Iowa as a state has long been proud of its commitment to all levels of education, and that pride has historically extended to the University of Iowa. But during Mason's presidency, the university has been frequently on the defensive against the regents and politicians, who have questioned why the university admits out-of-state students, why the University of Iowa uses some tuition revenue to help low-income students afford college and even why the university would want to hold on to a significant Jackson Pollock mural. To many faculty members, these controversies have illustrated why they need someone who understands academic values leading the university.
Harreld won the job over three other finalists with experience in higher education administration: Marvin Krislov, president of Oberlin College; Michael Bernstein, provost of Tulane University; and Joseph Steinmetz, provost at Ohio State University.
On Tuesday, Harreld participated in a forum with professors, students and others that was at times contentious. He was questioned about his background in business and his knowledge of Iowa and higher education and asked point-blank why he wanted to be Iowa’s president.
“There’s been a lot of discussion, and I think appropriate discussion, about my background,” he said, adding that he’s led “transformational” turnarounds in the corporate sector and wants to usher Iowa through an era of challenges.
“My experience is that organizations don't actually maintain themselves. They either go up or they go down …. Winners can very quickly become losers. Great institutions have an ability to fall very quickly,” he continued. “As good as you are, you need to prepare yourself for what's coming ahead.”
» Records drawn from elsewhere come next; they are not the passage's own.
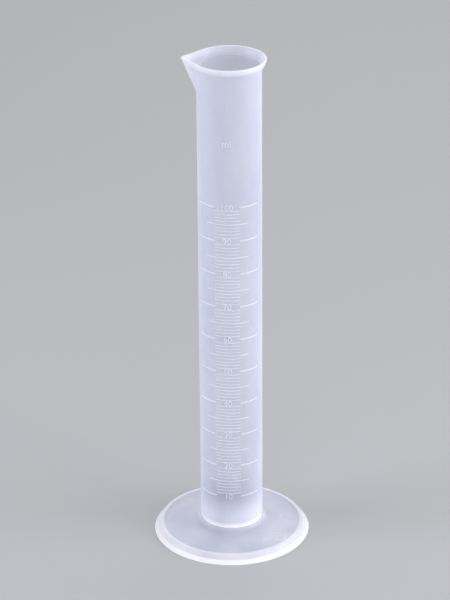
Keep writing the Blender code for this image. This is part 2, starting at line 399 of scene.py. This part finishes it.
def add_lettering(mesh, text, size, z):
    """Raised text wrapped round the tube with its middle at -Y."""
    flat = flat_text(text, size)
    letters = bmesh.new()
    letters.from_mesh(flat)
    bmesh.ops.remove_doubles(letters, verts=letters.verts, dist=WELD)
    rows = [vertex.co.y for vertex in letters.verts]
    middle = (min(rows) + max(rows)) / 2
    for vertex in letters.verts:
        angle = vertex.co.x / TUBE_RADIUS
        radius = TUBE_RADIUS + vertex.co.z + (MARK_RELIEF - LETTER_ROOT) / 2
        row = z + vertex.co.y - middle
        vertex.co = (radius * math.sin(angle), -radius * math.cos(angle), row)
    letters.to_mesh(flat)
    letters.free()
    mesh.from_mesh(flat)
    bpy.data.meshes.remove(flat)


def lettering_mesh():
    mesh = bmesh.new()
    for volume in range(FIRST_MARK_ML, CAPACITY_ML + 1, 10):
        add_lettering(mesh, str(volume), NUMERAL_SIZE, mark_z(volume))
    add_lettering(mesh, "ml", UNIT_SIZE, mark_z(CAPACITY_ML) + UNIT_LIFT)
    return mesh


def make_object(name, mesh):
    bmesh.ops.recalc_face_normals(mesh, faces=mesh.faces)
    data = bpy.data.meshes.new(name)
    mesh.to_mesh(data)
    mesh.free()
    piece = bpy.data.objects.new(name, data)
    bpy.context.scene.collection.objects.link(piece)
    return piece


def smooth(piece, degrees=35):
    piece.data.shade_smooth()
    piece.data.set_sharp_from_angle(angle=math.radians(degrees))


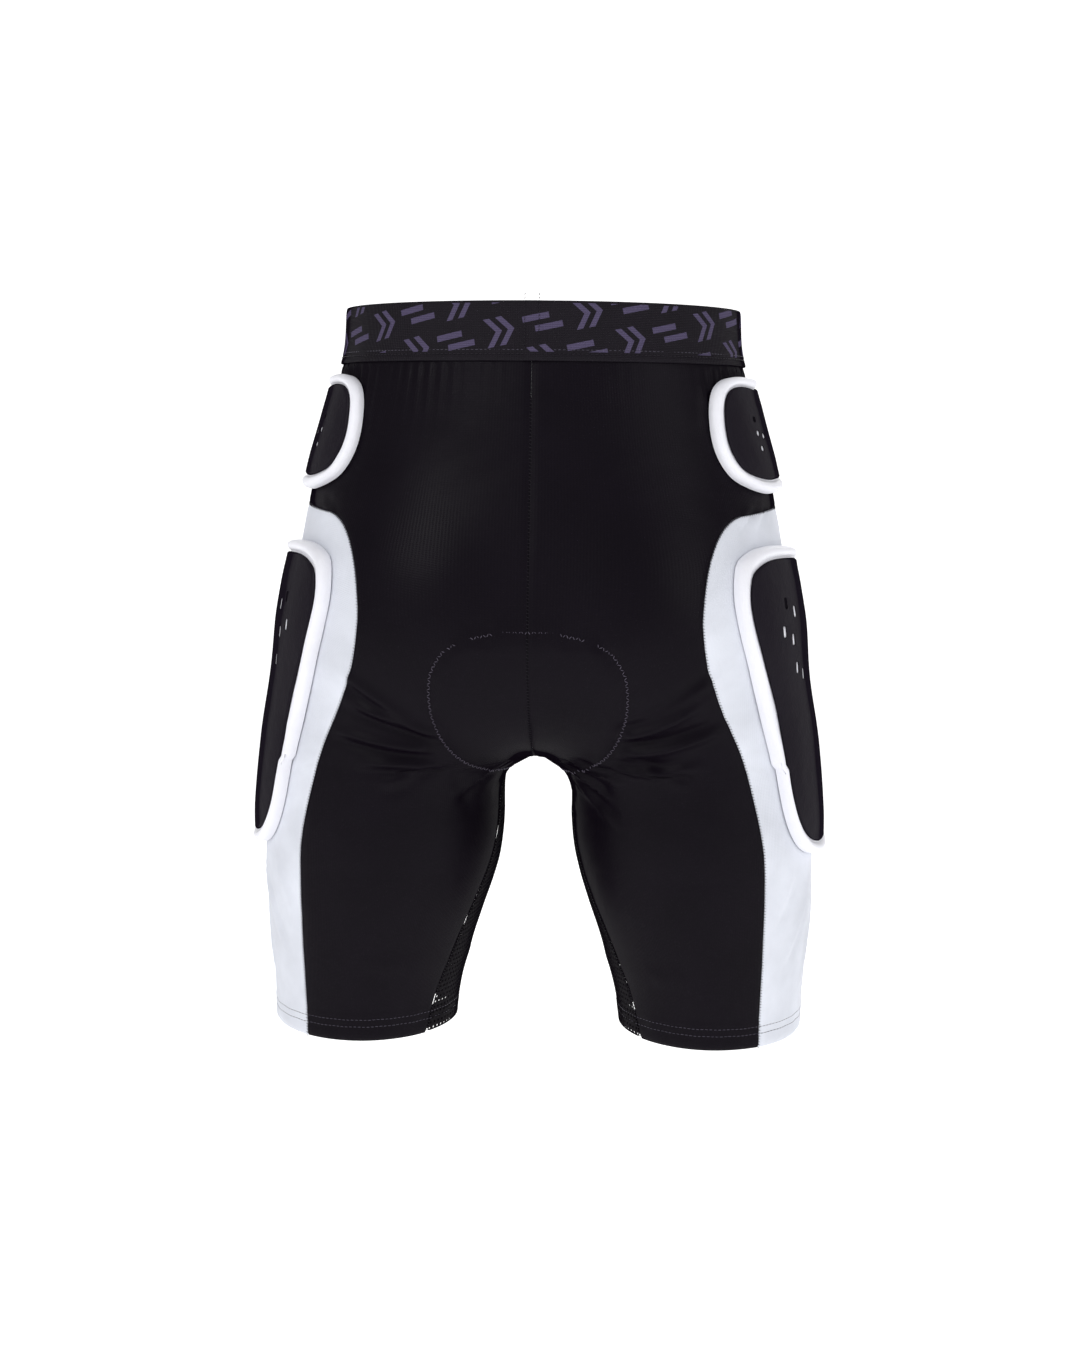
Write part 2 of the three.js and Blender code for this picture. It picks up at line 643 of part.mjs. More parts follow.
add("seat_pad_base", bothHalves(seatCells(() => [baseTop - SEAT_PAD_BASE, baseTop])), BLACK_COVER);
addPair("seat_pad_foam", layer(seatCells(
  (row, column) => [foamTop - foamAt(row, column), foamTop], LOBE.rows, LOBE.shares)), GREY_FOAM);
add("seat_pad_cover", bothHalves(seatCells((row, column) => {
  const top = foamTop - (inLobe(row, column) ? foamAt(row, column) + LAYER_GAP : 0);
  return [top - SEAT_PAD_COVER, top];
})), BLACK_COVER);

// ---------------------------------------------------------------- care label inside the back

const [labelWidth, labelHeight, labelThickness] = LABEL_SIZE;
const labelRows = steps(0, labelHeight, 2).map((down) =>
  steps(-labelWidth / 2, labelWidth / 2, 4).map((x) => {
    const p = ontoForm(new THREE.Vector3(x, -WAIST_DEPTH / 2, -BAND_HEIGHT + 4 - down));
    return corner(p, -FABRIC - LAYER_GAP - labelThickness, -FABRIC - LAYER_GAP);
  }));
add("care_label", layer(cellsBetween(labelRows)), LABEL_CLOTH);

export default group;
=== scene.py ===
"""Padded impact shorts: stretch-knit panels on a body form, woven waistband, moulded pads and a seat pad.

Sizes in the classes are millimetres, as a maker would state them. Meshes are in metres, in the frame of
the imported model: +Z up, +Y towards the wearer's front, the wearer's left at -X, and the waist opening's
centre at zero.
"""

import logging
import math
from dataclasses import dataclass, field
from enum import Enum
from typing import Callable, Optional, Sequence

import bmesh
import bpy
import numpy as np
from mathutils import Matrix, Vector
from mathutils.kdtree import KDTree


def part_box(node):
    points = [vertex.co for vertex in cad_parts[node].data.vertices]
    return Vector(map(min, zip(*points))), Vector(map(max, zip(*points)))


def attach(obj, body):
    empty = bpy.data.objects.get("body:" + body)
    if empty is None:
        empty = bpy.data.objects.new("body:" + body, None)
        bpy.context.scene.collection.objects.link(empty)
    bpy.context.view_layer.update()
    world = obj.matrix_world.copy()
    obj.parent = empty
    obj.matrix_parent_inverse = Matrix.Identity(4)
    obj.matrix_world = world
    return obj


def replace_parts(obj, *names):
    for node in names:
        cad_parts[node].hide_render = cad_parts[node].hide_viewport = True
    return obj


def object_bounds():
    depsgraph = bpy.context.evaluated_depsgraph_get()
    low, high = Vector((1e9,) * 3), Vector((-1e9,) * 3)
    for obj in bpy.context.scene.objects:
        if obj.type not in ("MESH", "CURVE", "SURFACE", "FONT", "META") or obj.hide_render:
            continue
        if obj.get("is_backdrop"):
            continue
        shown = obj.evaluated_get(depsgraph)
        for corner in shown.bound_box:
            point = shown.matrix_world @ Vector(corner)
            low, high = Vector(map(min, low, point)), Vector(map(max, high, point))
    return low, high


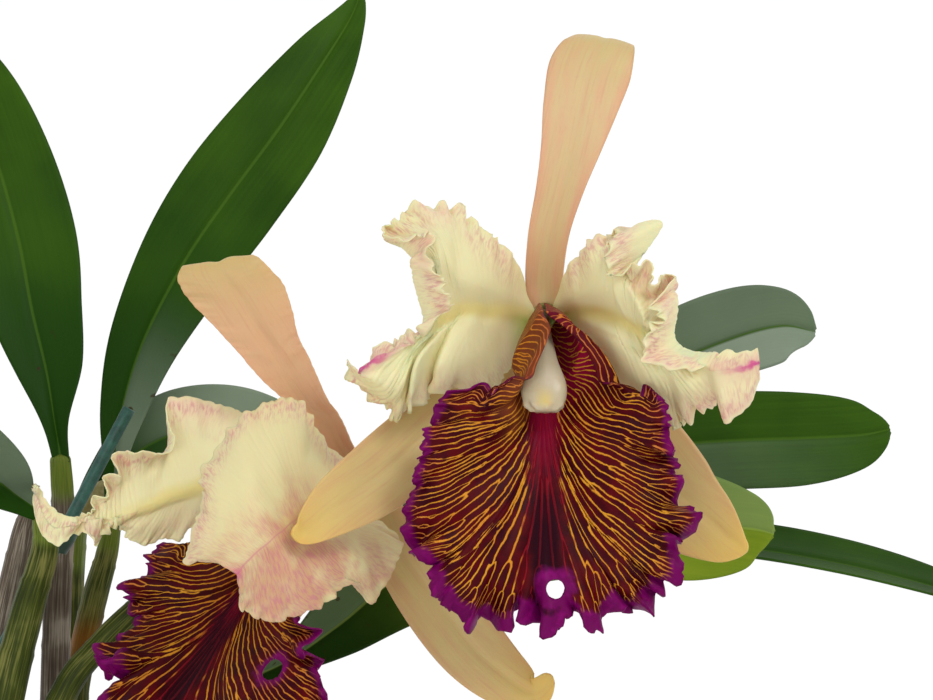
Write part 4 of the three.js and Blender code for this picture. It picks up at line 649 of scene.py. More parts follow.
def petalRecipe(colours):
    # cream, yellow along the midrib and flushed at the edge, with pink veins fanning and a marked tip
    def recipe(f):
        side = f.attribute("side")
        run = f.attribute("run")
        rim = f.attribute("rim")
        u = f.uv().part(1)
        away = f.calc("ABSOLUTE", side)
        drift = f.noise(60.0, 2.0)
        heart = (1 - away.fade(0.3, 5.0)) * (1 - u.fade(0.4, 0.75))
        body = (heart * 0.65).mix(colours["cream"], colours["warm"])
        foot = (1 - u.fade(0.02, 0.09)) * side.fade(-1.0, 2.0)
        body = (foot * 0.8).mix(body, tint(0.62, 0.68, 0.26))
        plain = side.fade(-4.0, 8.0) * (1 - u.fade(0.5, 0.8)) * 0.6
        edge = (1 - rim.fade(2.0, 15.0)) * u.fade(0.02, 0.15) * (1 - plain)
        body = (edge * drift.fade(0.3, 0.7) * 0.75).mix(body, colours["flush"])
        body = ((1 - rim.fade(0.2, 2.2)) * 0.6).mix(body, colours["cream"])
        blushAndShade = f.attribute("blushAndShade")
        # on the flushed petal a darker, pinker patch on one half past its foot: partly its own pink and
        # partly painted shadow of a sepal
        warm = blushAndShade * side.fade(-18.0, 2.0) * u.fade(0.1, 0.4) * f.noise(80.0, 2.0).fade(0.3, 0.65)
        # the flushed petal is also a little darker and yellower all over
        body = (blushAndShade * 0.35).mix(body, tint(0.84, 0.76, 0.52))
        body = (warm * 0.8).mix(body, tint(0.80, 0.58, 0.44))
        fan = run + f.noise(120.0, 2.0) * 2.0
        thread = f.noise(1.0, 3.0, f.place(fan * 1.5, rim * 0.3))
        vein = thread.fade(0.42, 0.66) * f.noise(90.0, 2.0).fade(0.2, 0.6) * edge * rim.fade(0.5, 3.0)
        vein = f.calc("MAXIMUM", vein, warm * thread.fade(0.42, 0.62) * 1.1)
        vein = f.calc("MAXIMUM", vein, blushAndShade * (1 - away.fade(0.05, 0.4)) * u.fade(0.3, 0.5))
        colour = (vein * 0.7).mix(body, colours["pink"])
        mark = f.attribute("mark")
        tip = mark * u.fade(0.86, 0.97) * (1 - (away + (f.noise(400.0, 3.0) - 0.5) * 3.4).fade(0.2, 1.8))
        haze = mark * u.fade(0.78, 0.98) * (1 - away.fade(0.5, 6.0)) * 0.4
        colour = (tip * 0.85).mix(haze.mix(colour, colours["pink"]), colours["mark"])
        ridges = f.calc("SINE", fan * 4.2) * 0.5 + 0.5
        return {"Base Color": colour, "Roughness": drift * 0.1 + 0.45,
                "Normal": f.bump(ridges * 0.5 * edge + f.noise(1300.0, 2.0) * 0.5, 0.00008)}
    return recipe


soft = {"Subsurface Weight": 0.25, "Subsurface Scale": 0.0015, "Specular IOR Level": 0.35}
bloomLooks = {key: finish(key, soft, sepalRecipe(colours)) for key, colours in sepalColours.items()}
bloomLooks["creamPetal"] = finish("creamPetal", soft, petalRecipe(petalColours))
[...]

It was, in part, Harreld's experience in organizational turnarounds that led the regents to offer him the job. "What we ended up with is someone who has spent his life providing leadership in organizations that he has been a part of, in terms of collaboration, in terms of team building, in terms of reaching out to disparate groups and involving them and developing a strategic plan on how you can get better," Bruce Rastetter, president of the Board of Regents, said during a press conference Thursday. "The board saw in that leadership skills which was exhibited after being in the private sector."
Yet in an American Association of University Professors survey released Wednesday of 164 Iowa faculty and 122 students and others, fewer than 5 percent of respondents felt Harreld would make a good president. Other groups that collected faculty comments -- including the search firm Parker Executive Search and the Iowa’s Faculty Senate -- have not publicly shared summaries of that feedback.
“His own philosophy, the philosophy he promised to bring to the university, is that he knows how to change organizations and he does it by building consensus,” said Bob McMurray, a professor of psychological and brain sciences. “I don’t see how he can possibly achieve that being hired the way he did and under the circumstances in which he was hired.”
He continued, “He'll have a much more challenging time then one of the other candidates would have. It seems if you want to make changes to an organization you have to get buy-in.”
Many at Iowa have criticized Harreld for saying, during the public forum, that he looked up information about the University of Iowa on Wikipedia. Faculty members have also expressed concern over Harreld’s résumé, which states that he’s the managing principal for Colorado-based Executing Strategy LLC, a firm with an expired registration in Massachusetts. Harreld admits that the firm no longer exists and that he neglected to update his résumé.
Many faculty members were also concerned when Harreld said he could imagine a scenario in which he would support forfeiting some of the university's state funding to support the state’s other public universities. The topic is a contentious one, after Iowa’s Board of Regents -- which also governs Iowa State University and the University of Northern Iowa -- reluctantly scrapped a plan earlier this year to shift $47 million of Iowa’s funding to its fellow state universities. And the issue is not theoretical, as the Board of Regents is considering a plan to ask for more money from the state for Iowa State and Northern Iowa, but not the University of Iowa.
“Faculty, staff, students, alumni and other community members were all of one mind that this man was not competent to run any university,” said Katherine Tachau, a history professor and president of Iowa’s AAUP chapter. Tachau served as the co-chair of a failed 2006 presidential search.
“[Regents] may think that a CEO can run a university without any support on the ground and they are mistaken,” she continued, adding later, “There’s no scenario in which he can be successful in the eyes of the campus community. Maybe he'll be successful in the eyes of regents, those regents who want to destroy the university.”
Tachau worries that the appointment of Harreld, who touts his experience revamping companies, is a sign that Iowa might undergo faculty and staff cuts or outsource a greater number of activities.
Jean Robillard, Iowa's interim president and chair of the search committee, said earlier this week that from the onset of the search, regents were interested in interviewing nontraditional candidates as well as academics.
Regents asked the search committee -- which included three regents, including the board’s president -- to “present them a group of candidates that are different” from one another. They wanted to hear different approaches to the “challenges of higher education today,” such as tuition and student accessibility, he said.
“It was very clear that was the mandate we got,” he said. “They want a choice and they want a different group of people and that’s what happened.”
McMurray pointed out that, in the case of Harreld, his entire career has been spent in business. Unlike other nontraditional presidents, he hasn’t served as a politician or at the helm of a nonprofit organization
“What is clear to me is he doesn't understand the University of Iowa and how higher education works,” he said. “It’s more than just a lack of academic background, he doesn't have a background in public service … I’m not sure he's ever worked for an organization whose goal isn't to make money.”